## What you will do
Start at the line containing "clasp's loop holds" and stop at the line containing "for node in"; copy those lines exactly, both ends included, and no others.

## Extracted data
══════════

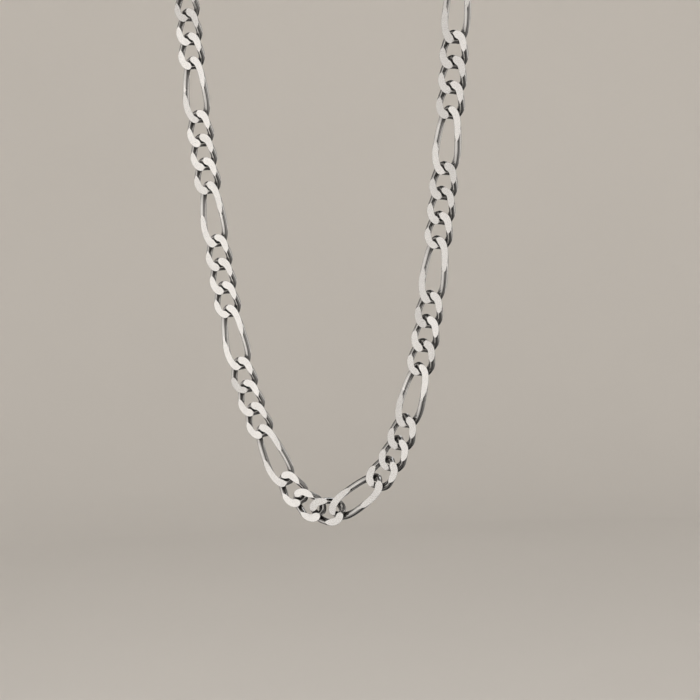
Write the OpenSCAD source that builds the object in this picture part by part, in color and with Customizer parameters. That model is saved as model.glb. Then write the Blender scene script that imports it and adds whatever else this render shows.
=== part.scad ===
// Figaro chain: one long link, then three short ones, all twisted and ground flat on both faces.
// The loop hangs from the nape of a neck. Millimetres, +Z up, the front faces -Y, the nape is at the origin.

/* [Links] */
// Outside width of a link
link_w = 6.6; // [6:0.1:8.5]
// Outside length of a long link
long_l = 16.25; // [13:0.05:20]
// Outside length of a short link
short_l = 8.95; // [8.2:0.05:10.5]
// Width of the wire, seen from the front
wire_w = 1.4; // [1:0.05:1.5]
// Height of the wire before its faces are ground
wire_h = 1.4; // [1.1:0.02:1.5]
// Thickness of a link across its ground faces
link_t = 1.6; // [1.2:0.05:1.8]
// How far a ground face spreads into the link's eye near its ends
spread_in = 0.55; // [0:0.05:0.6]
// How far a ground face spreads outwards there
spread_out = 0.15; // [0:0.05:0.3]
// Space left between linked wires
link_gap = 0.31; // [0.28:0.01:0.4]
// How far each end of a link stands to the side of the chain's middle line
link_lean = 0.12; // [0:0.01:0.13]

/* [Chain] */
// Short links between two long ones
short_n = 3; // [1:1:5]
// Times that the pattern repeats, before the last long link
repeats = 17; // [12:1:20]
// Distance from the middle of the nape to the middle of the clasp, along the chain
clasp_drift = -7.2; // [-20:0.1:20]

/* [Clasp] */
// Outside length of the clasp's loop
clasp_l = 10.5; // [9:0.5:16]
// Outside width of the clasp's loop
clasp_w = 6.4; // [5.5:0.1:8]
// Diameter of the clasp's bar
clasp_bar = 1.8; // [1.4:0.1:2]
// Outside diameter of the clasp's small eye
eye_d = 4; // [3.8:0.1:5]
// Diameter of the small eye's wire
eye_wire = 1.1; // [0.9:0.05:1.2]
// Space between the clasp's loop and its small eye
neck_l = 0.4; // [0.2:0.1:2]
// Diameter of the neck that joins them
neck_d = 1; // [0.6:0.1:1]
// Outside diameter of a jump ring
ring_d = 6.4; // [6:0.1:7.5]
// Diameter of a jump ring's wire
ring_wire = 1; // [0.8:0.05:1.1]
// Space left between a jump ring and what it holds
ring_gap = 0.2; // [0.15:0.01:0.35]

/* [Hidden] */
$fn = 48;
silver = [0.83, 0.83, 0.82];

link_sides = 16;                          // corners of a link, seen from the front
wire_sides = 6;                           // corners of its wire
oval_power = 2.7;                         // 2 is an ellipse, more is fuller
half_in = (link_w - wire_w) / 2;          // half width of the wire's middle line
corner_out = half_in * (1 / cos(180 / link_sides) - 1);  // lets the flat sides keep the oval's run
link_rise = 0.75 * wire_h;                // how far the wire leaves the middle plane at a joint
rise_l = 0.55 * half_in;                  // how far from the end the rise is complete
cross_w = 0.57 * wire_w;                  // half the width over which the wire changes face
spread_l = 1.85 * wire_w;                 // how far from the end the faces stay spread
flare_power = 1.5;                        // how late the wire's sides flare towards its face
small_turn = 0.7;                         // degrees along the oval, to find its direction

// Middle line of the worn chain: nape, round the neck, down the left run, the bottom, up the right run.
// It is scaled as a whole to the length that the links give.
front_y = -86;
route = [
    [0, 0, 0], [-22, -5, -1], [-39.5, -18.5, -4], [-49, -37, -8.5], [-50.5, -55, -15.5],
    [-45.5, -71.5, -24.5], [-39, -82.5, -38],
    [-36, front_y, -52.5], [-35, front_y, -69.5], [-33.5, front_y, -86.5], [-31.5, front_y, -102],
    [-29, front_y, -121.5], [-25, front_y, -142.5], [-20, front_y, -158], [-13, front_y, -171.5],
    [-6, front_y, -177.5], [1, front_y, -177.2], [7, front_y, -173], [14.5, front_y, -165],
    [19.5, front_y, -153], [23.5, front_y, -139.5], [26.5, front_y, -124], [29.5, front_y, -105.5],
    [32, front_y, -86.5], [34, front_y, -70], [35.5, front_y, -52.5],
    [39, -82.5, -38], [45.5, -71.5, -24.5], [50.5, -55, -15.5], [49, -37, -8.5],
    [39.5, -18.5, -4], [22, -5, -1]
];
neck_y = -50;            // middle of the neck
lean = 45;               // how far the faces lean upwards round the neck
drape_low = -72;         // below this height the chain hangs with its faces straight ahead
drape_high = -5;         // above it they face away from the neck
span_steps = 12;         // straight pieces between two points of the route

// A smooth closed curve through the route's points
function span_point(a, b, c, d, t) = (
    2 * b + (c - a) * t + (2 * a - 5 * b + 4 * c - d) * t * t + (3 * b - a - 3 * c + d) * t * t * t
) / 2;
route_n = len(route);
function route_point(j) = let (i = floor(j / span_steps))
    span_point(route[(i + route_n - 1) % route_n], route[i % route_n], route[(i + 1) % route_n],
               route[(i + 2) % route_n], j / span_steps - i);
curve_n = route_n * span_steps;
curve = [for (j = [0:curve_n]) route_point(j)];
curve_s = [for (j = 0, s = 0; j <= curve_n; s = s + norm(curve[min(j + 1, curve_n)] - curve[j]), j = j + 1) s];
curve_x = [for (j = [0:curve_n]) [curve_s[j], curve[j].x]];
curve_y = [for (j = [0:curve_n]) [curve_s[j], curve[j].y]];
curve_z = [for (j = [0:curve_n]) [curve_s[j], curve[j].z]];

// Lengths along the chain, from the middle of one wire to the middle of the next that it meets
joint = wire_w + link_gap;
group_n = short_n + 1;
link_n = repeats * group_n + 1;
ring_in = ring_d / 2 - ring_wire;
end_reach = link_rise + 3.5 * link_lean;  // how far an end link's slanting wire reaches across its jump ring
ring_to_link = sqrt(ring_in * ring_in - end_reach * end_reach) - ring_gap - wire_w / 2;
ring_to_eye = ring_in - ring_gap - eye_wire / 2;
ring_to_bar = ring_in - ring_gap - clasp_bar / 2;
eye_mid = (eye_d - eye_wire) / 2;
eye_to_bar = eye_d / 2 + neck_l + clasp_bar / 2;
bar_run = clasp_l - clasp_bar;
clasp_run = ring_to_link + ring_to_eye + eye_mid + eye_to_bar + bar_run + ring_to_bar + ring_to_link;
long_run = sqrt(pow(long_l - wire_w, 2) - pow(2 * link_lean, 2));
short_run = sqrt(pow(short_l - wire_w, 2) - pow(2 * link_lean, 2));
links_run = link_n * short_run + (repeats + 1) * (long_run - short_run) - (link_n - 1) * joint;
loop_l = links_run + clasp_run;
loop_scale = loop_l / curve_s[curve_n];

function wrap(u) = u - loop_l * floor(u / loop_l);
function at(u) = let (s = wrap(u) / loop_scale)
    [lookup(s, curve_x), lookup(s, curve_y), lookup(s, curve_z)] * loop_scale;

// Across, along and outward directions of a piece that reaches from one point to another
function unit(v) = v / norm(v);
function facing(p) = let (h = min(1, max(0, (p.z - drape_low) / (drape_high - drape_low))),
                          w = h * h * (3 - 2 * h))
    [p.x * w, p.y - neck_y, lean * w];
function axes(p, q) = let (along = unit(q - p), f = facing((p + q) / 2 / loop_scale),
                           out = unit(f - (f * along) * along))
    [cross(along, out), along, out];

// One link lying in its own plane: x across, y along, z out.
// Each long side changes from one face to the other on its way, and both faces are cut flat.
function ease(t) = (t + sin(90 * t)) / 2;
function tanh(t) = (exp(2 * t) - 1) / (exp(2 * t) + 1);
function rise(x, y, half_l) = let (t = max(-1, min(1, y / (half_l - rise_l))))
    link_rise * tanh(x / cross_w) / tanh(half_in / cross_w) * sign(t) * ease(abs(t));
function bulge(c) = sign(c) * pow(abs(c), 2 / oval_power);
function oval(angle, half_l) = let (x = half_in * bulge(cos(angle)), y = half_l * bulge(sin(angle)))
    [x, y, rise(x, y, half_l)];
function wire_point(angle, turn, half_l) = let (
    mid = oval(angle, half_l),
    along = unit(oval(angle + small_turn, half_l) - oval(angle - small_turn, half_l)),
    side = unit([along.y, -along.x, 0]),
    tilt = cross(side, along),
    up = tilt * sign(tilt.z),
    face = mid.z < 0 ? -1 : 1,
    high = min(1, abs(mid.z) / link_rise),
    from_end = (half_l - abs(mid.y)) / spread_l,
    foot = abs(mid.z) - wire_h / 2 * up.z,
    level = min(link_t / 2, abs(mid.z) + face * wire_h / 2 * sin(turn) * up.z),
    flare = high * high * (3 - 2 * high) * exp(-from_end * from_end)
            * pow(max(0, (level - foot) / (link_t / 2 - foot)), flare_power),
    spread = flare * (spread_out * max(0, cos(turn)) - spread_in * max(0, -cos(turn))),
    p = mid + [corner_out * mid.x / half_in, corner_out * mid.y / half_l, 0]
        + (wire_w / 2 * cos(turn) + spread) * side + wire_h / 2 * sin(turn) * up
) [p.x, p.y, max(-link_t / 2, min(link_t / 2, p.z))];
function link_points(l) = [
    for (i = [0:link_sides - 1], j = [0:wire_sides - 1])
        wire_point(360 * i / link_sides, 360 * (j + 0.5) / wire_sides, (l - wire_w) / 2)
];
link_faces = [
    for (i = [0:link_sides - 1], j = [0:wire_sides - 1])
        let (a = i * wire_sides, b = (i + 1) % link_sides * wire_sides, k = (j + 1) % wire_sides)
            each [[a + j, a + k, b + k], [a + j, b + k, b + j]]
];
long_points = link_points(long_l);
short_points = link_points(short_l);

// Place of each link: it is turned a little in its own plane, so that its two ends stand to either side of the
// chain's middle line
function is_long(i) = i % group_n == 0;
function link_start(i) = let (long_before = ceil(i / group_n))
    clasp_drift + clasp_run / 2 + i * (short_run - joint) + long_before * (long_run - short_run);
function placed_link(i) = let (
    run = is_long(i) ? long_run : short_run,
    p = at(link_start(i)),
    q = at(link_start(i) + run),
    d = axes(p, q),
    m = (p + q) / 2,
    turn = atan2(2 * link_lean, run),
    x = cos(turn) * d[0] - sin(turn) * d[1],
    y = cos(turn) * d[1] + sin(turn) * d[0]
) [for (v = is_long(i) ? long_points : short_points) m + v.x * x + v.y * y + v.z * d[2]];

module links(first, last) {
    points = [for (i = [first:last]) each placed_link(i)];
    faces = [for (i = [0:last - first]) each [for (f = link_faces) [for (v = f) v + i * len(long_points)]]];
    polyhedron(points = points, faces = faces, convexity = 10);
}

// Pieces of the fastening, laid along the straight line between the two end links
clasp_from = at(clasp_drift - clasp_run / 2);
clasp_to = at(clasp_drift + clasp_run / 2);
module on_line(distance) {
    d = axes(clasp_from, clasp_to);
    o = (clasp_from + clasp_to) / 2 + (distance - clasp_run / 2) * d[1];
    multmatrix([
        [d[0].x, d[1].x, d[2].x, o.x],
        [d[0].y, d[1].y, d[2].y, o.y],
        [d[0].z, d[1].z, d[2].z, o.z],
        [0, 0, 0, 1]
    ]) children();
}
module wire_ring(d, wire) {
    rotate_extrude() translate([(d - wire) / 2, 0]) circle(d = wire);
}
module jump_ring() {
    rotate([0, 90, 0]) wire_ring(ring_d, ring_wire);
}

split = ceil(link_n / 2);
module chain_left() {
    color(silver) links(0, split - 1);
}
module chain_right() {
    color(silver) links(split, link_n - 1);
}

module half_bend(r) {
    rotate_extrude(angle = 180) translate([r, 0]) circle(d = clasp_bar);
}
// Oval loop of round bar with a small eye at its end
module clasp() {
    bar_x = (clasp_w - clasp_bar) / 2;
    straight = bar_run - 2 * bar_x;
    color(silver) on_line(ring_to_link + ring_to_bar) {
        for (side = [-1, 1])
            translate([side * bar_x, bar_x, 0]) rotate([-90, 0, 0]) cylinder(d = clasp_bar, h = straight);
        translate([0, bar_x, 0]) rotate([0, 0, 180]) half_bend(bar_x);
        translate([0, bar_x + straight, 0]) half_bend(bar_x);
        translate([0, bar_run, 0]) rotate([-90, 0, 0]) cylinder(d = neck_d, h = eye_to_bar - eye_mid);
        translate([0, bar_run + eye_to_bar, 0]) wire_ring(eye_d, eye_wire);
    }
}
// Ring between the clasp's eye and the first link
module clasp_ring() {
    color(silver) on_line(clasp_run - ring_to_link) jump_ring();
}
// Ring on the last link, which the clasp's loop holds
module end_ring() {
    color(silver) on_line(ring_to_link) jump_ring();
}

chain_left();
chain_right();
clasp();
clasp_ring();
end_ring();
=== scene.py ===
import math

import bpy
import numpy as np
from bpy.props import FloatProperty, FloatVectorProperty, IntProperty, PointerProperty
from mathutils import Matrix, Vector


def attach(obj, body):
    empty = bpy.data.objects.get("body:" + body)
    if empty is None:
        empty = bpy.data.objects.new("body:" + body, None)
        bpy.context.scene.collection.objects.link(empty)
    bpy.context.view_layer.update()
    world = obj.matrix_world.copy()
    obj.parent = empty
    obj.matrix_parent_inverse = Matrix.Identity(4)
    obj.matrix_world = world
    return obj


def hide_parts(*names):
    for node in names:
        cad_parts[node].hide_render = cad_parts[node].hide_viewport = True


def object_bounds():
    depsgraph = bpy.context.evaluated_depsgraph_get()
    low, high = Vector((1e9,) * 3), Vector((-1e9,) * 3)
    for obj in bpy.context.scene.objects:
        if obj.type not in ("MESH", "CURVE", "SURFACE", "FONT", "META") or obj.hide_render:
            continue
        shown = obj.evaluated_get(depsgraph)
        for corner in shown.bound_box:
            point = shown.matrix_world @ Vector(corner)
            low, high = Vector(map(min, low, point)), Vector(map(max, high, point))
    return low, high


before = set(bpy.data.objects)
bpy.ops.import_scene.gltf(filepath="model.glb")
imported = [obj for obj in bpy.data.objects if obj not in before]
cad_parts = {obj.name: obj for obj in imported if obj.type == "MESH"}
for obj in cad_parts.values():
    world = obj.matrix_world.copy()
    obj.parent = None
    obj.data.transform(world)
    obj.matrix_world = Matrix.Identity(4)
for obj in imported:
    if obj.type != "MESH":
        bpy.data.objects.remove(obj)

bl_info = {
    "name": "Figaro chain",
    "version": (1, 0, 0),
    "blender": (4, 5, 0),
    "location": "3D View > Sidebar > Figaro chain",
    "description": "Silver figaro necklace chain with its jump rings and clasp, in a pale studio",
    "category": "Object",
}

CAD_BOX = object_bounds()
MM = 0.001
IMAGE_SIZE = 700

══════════

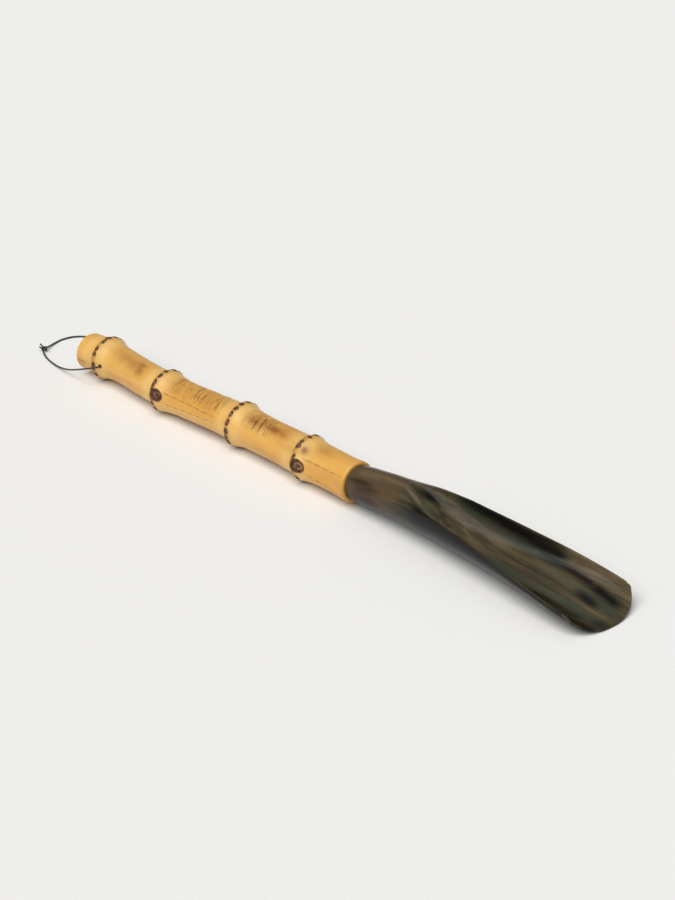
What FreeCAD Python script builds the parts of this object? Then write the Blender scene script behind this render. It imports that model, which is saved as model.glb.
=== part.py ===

══════════

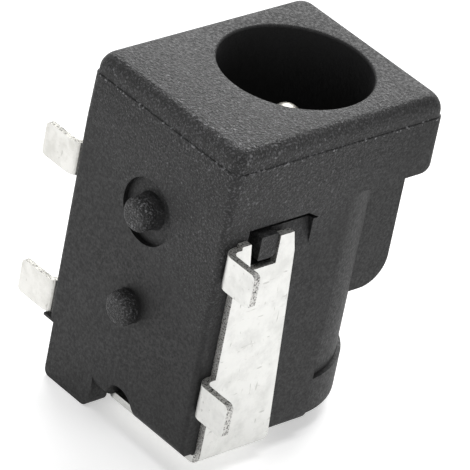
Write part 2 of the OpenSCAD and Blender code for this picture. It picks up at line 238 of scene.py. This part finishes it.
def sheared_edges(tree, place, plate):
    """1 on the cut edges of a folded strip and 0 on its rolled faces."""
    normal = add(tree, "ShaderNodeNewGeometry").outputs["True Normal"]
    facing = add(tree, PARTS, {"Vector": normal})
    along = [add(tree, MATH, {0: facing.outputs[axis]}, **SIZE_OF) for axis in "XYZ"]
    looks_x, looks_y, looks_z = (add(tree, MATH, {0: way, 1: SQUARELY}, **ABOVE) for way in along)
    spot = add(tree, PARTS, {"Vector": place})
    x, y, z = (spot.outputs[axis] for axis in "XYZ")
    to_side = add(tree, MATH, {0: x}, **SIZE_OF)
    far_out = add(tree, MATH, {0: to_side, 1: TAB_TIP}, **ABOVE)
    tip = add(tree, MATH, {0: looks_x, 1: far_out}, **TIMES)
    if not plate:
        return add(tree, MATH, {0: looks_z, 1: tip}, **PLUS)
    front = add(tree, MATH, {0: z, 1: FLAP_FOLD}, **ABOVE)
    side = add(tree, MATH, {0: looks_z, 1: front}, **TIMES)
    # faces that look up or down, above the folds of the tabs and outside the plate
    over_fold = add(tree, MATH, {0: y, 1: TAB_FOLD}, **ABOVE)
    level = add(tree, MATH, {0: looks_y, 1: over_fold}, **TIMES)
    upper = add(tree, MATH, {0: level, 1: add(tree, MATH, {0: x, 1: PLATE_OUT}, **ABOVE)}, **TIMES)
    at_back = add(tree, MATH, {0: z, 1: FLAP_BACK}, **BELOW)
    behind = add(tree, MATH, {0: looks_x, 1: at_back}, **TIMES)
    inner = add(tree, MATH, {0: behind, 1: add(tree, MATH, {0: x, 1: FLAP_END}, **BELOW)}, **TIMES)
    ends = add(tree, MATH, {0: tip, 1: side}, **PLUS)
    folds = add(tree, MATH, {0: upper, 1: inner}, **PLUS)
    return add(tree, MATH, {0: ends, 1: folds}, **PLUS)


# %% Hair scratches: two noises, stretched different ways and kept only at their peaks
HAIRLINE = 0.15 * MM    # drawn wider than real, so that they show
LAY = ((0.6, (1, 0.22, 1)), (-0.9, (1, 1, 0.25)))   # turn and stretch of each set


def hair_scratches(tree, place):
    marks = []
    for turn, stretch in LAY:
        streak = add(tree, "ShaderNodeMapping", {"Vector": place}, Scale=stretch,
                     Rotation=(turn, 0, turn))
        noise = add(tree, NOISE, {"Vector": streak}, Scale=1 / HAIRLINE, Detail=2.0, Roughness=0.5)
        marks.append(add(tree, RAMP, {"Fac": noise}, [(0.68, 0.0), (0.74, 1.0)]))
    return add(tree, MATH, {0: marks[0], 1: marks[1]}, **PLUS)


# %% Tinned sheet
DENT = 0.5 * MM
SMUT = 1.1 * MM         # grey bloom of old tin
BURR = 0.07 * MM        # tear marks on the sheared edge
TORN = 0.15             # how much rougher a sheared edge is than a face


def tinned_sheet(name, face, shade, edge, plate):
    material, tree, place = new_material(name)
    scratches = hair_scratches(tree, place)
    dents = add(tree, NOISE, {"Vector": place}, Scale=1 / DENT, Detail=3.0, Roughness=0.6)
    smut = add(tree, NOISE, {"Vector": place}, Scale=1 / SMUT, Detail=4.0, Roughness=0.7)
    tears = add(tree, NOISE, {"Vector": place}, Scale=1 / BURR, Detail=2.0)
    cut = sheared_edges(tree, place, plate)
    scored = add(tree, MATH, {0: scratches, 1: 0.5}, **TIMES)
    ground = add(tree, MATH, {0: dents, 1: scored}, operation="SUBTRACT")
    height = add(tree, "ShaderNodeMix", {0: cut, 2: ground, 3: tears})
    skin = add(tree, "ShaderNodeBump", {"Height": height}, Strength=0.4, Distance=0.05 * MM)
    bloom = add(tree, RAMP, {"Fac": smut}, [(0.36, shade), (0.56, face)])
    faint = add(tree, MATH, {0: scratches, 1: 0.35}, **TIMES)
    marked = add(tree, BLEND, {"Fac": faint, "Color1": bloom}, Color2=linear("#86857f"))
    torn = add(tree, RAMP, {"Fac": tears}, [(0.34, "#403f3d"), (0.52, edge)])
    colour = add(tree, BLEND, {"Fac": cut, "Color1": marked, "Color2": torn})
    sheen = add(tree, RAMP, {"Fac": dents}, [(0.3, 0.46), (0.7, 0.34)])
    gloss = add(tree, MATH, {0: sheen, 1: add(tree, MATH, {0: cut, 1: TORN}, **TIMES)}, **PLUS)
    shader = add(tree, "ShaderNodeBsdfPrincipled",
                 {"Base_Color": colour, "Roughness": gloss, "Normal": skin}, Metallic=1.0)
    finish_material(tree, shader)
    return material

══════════

## Exercise result
// Ring on the last link, which the clasp's loop holds
module end_ring() {
    color(silver) on_line(ring_to_link) jump_ring();
}

chain_left();
chain_right();
clasp();
clasp_ring();
end_ring();
=== scene.py ===
import math

import bpy
import numpy as np
from bpy.props import FloatProperty, FloatVectorProperty, IntProperty, PointerProperty
from mathutils import Matrix, Vector


def attach(obj, body):
    empty = bpy.data.objects.get("body:" + body)
    if empty is None:
        empty = bpy.data.objects.new("body:" + body, None)
        bpy.context.scene.collection.objects.link(empty)
    bpy.context.view_layer.update()
    world = obj.matrix_world.copy()
    obj.parent = empty
    obj.matrix_parent_inverse = Matrix.Identity(4)
    obj.matrix_world = world
    return obj


def hide_parts(*names):
    for node in names:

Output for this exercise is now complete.